I see that @ecktoh passes rootto both root and out_path of ImageDataset(...). Could you fix this and see whether the error is still raised?

I've just went through our source code to see whether for some weird reason preprocess could evaluate to true, but this cannot happen if source = keras. Hence, the default transformations are applied. It's weird that it doesn't happen for the other models. @ecktoh, is the source you're using for the other models also keras?

My guess is that the model was pretrained with images of size 299 x 299 x 3 rather than with standard image size of 224 x 224 x 3. If that's the case, then @ecktoh you would have to fork our repo and change both crop and resize dim to 299 in the get_transformations method of the base extractor class until we allow flexible resize_dim and crop_dim arguments.

Alxmrphi commented 1 year ago

I see that @ecktoh passes rootto both root and outpath of ImageDataset. Could fix this and see whether the error is still raised?

Ah, good spot! Yes, it looks like we should see what happens after these changes have been applied.

LukasMut commented 1 year ago

At this point, we should probably think about making resize_dim and crop_dim flexible arguments that a user can change if they want to. Default values can stay the same. I have never seen this error before but it seems to be necessary for some models. @Alxmrphi, could you open this response as a new issue?

nsossounov commented 1 year ago

@LukasMut @Alxmrphi thanks a lot for the quick responses. Passing both root to both root and outpath does not seem to be the cause of the problem, I stopped passing root to outpath and the error persists.

My guess is that the model was pretrained with images 299 x 299 x 3 rather than with standard image size of 224 x 224 x 3.

I've just went through our source code to see whether for some weird reason preprocess could evaluate to true but this cannot happen if source = keras. Hence, the default transformations are applied. It's also weird that it doesn't happen for the other models. @ecktoh, is the source you're using for the other models also keras?

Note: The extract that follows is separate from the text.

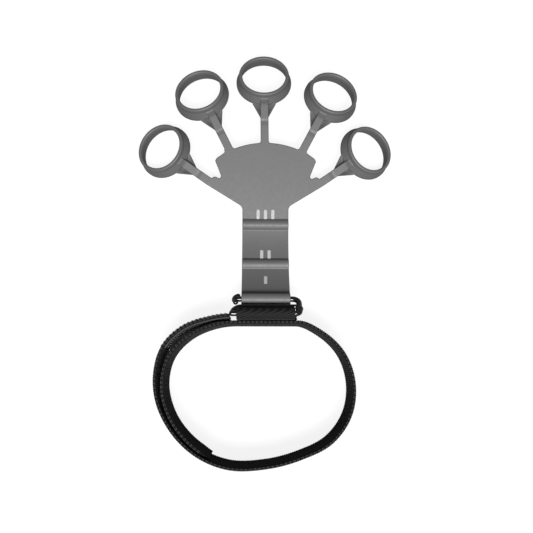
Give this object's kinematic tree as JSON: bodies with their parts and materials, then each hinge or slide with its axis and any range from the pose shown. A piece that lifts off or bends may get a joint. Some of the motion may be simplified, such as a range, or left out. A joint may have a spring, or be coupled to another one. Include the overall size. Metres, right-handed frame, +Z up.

@LukasMut I didn't know that the dimensions of the test images have to match that of the training data. Thanks for the suggestion to fork the repo, I'll look into that. Yes, the source for other models is also keras, not sure why this error only happens when model_name = 'InceptionResNetV2'.

@ecktoh - could you perhaps see if the issue works by switching the backend to PyTorch?

@Alxmrphi so put backend='PyTorch' in DataLoader()? Or change the backend=extractor.get_backend() statement in ImageDataset()? If it's the latter I'm not quite sure exactly what to change it to. I'm quite new to CNNs so my apologies if my questions come off as a bit ignorant.

Alxmrphi commented 1 year ago

@ecktoh - Your questions are absolute fine and welcome. We've all been new at this same thing at one point and that's nothing to apologise for! I suggest just holding off for a moment while we try to figure out an update that solves your problem. We'll post back when we have something for you to try :)

LukasMut commented 1 year ago

@ecktoh, could you try the following,

dataset = ImageDataset(
  root=root, # path/to/input/images
  out_path=out_path,  # path/to/output/features
  backend=extractor.get_backend(),
  transforms=extractor.get_transformations(resize_dim=299, crop_dim=299), # manually specify the input dimensions
  )

and see whether this fixes your problem? Don't change the backend! Keep it as it is.

nsossounov commented 1 year ago

@LukasMut ingenious! That fixed it. I guess I should have dug around within the get_transformations attribute a bit more. Thank you!!

@Alxmrphi thanks for your words of encouragement!

LukasMut commented 1 year ago

@ecktoh Wonderful. I am glad that we could help. Happy further feature extracting!